(Data items)
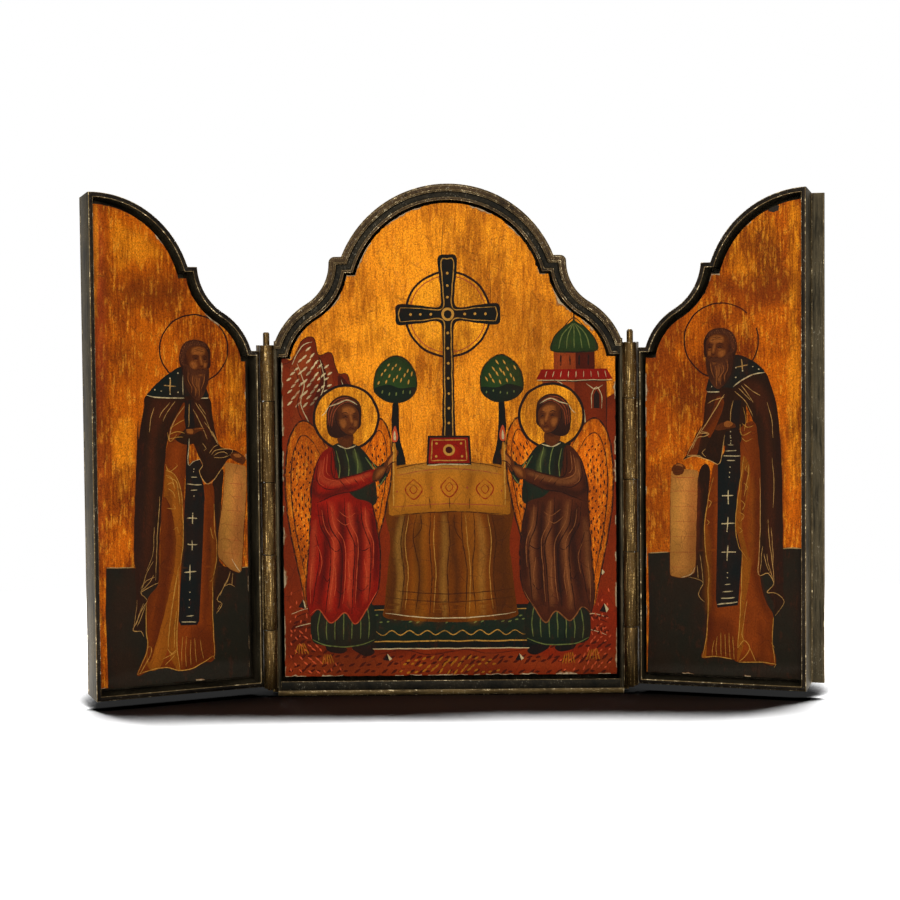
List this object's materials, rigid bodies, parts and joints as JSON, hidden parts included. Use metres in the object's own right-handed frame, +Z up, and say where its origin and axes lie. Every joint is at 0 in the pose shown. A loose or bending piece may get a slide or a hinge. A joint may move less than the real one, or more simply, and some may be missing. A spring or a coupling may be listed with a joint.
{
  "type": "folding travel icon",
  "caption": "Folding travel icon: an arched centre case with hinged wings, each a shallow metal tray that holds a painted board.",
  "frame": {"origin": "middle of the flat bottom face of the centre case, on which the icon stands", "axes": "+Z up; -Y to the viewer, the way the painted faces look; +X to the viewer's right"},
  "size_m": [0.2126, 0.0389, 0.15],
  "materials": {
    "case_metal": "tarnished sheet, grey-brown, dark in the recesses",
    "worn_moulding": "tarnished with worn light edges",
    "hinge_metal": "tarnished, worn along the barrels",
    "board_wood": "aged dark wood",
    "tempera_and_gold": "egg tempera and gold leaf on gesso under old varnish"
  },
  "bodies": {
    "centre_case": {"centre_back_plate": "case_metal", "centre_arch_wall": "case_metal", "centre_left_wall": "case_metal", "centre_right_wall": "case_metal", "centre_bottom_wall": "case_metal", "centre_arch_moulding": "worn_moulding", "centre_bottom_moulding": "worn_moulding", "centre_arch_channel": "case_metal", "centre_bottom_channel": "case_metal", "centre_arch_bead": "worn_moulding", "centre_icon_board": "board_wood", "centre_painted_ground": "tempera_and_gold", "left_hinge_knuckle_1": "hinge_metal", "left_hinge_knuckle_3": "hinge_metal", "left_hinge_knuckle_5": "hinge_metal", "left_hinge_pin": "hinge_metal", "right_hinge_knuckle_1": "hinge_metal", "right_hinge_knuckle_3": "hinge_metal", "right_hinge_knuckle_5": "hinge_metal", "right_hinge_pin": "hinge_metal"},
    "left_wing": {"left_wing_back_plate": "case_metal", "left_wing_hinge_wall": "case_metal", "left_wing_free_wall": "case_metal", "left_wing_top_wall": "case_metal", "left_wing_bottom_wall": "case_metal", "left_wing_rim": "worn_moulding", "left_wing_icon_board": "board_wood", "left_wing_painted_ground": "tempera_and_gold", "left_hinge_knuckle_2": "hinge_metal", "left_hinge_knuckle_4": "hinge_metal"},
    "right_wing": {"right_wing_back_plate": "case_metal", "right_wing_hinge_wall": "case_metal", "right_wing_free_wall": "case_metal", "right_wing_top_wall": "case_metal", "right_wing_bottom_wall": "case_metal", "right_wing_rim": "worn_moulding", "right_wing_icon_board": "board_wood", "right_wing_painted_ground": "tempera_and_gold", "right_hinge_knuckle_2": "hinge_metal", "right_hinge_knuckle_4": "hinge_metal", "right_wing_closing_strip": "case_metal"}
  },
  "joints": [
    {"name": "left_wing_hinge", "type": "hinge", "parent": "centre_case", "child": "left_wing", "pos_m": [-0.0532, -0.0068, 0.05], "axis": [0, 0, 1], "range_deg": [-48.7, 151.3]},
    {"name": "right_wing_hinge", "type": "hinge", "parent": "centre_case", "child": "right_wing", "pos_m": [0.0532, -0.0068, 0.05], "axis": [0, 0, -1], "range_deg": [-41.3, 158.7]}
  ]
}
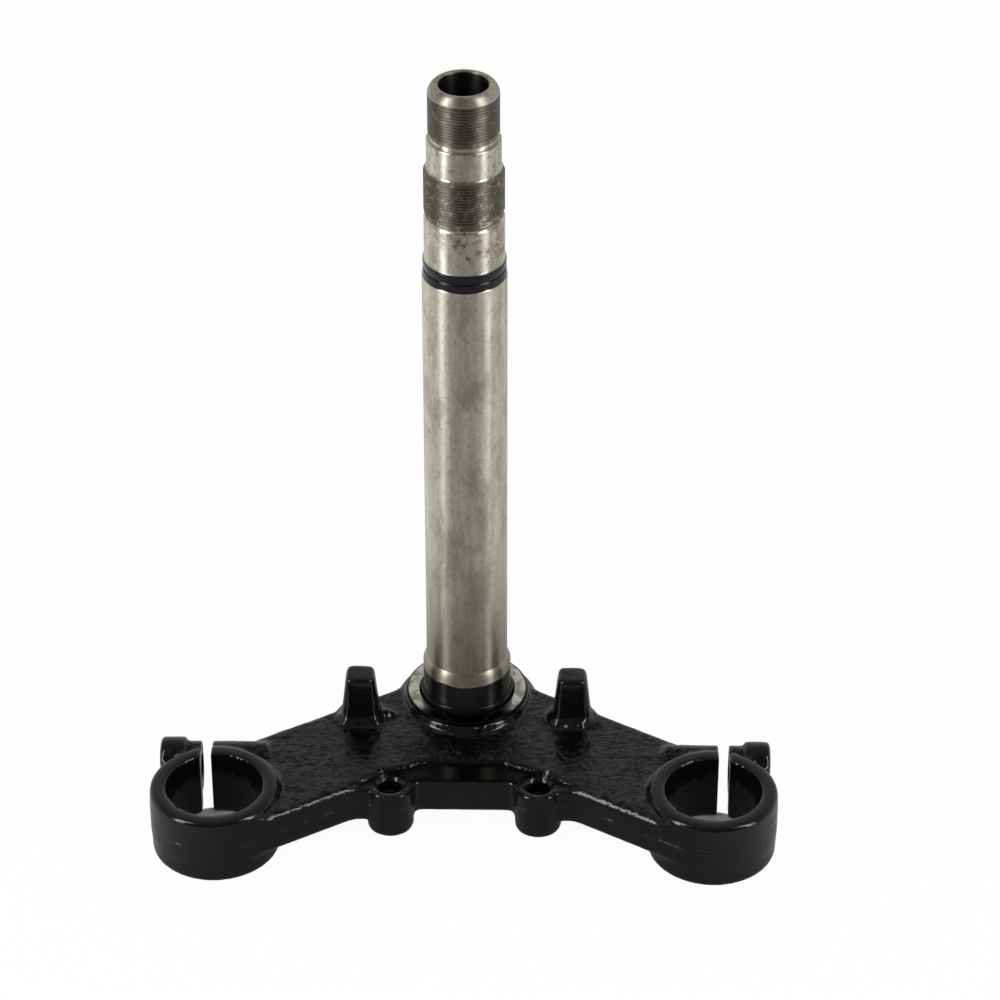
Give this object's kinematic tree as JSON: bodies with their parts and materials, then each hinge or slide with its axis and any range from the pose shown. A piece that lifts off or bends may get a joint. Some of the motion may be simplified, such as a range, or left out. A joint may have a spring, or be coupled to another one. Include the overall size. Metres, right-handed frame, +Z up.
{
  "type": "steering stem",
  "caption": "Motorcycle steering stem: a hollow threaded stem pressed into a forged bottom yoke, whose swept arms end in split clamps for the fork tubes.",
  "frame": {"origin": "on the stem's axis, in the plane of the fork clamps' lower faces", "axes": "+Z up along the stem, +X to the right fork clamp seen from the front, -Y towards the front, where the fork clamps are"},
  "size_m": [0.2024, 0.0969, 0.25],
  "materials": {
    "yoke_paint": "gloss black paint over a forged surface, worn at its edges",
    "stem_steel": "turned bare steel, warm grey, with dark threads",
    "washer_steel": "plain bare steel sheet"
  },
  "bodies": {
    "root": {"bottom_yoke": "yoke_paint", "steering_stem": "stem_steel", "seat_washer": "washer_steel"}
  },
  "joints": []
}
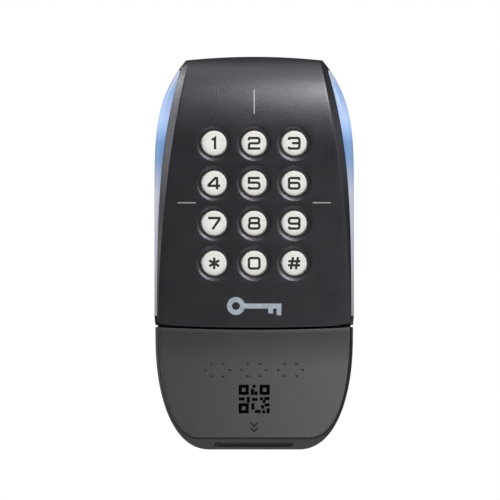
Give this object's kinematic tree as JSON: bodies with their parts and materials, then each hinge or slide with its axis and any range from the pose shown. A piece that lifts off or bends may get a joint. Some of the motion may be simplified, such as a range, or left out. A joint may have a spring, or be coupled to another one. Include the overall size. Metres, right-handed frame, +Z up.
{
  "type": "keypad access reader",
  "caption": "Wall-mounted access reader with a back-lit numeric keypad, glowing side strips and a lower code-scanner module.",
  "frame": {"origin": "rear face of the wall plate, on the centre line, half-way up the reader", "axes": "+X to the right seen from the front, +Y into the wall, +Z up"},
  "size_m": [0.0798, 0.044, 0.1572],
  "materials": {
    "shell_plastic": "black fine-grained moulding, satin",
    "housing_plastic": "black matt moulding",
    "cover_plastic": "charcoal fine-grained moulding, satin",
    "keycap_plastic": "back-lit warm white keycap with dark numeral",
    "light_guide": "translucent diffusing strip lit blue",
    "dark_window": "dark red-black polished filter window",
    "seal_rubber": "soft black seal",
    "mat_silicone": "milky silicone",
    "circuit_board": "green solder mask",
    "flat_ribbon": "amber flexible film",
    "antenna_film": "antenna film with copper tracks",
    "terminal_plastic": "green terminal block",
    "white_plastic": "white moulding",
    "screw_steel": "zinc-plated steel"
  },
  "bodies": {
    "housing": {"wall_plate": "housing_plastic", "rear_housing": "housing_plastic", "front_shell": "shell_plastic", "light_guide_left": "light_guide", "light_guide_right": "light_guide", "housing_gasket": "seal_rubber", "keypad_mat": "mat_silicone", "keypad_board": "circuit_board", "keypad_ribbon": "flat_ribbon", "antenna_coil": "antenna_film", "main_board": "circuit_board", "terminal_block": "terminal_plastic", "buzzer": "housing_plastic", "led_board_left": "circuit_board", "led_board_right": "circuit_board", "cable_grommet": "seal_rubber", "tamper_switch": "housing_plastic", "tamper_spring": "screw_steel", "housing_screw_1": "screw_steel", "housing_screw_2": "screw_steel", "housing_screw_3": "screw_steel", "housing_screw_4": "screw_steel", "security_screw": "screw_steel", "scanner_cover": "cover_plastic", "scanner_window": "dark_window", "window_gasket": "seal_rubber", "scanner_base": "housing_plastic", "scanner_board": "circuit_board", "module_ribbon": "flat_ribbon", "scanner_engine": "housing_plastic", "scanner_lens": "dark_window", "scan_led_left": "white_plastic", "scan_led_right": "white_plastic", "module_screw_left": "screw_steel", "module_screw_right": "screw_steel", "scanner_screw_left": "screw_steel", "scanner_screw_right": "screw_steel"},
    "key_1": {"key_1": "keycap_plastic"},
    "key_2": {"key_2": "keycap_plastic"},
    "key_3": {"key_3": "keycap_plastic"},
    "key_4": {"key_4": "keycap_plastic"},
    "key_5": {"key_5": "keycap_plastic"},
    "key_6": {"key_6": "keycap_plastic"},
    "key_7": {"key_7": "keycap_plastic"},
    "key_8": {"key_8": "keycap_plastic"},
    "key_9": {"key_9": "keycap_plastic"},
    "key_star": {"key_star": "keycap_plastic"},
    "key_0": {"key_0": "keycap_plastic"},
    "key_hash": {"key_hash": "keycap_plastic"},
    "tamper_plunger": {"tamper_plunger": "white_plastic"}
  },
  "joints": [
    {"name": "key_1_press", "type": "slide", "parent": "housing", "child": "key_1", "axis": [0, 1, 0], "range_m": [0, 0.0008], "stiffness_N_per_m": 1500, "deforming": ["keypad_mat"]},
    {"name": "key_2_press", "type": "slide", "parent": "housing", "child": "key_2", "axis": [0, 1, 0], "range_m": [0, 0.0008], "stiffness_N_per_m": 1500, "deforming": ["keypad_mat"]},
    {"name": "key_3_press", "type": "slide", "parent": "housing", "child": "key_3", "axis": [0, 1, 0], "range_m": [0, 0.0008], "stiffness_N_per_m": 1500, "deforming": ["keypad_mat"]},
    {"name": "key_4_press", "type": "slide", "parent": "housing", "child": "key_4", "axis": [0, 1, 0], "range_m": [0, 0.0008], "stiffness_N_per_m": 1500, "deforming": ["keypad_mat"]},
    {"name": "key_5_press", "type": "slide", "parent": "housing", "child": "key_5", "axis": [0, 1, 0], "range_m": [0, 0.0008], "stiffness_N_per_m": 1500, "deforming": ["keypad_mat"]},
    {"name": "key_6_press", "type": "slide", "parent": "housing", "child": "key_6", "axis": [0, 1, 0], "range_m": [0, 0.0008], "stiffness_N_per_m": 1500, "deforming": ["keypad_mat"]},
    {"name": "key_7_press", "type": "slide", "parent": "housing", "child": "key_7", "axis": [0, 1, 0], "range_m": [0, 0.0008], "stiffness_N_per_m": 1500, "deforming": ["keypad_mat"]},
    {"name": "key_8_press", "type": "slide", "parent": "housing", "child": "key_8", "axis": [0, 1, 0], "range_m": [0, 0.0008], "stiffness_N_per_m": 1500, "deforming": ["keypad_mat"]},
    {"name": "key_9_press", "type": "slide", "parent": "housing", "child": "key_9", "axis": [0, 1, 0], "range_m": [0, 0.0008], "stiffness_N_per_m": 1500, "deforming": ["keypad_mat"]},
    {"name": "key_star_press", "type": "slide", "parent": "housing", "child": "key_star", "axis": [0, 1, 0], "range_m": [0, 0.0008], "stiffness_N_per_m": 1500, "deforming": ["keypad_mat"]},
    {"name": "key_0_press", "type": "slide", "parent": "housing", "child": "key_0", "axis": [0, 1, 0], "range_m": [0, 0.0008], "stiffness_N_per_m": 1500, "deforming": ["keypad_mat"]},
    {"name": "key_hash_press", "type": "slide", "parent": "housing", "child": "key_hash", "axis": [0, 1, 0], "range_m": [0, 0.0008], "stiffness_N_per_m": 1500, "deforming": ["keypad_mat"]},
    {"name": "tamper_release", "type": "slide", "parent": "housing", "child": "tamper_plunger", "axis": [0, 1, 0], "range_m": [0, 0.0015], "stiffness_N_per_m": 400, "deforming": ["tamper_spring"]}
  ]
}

**Written problem:** Examine the records and pull out every line where the string "joints" occurs.

**Exercise answer:**
List this object's materials, rigid bodies, parts and joints as JSON, hidden parts included. Use metres in the object's own right-handed frame, +Z up, and say where its origin and axes lie. Every joint is at 0 in the pose shown. A loose or bending piece may get a slide or a hinge. A joint may move less than the real one, or more simply, and some may be missing. A spring or a coupling may be listed with a joint.
  "joints": [
  "joints": []
  "joints": [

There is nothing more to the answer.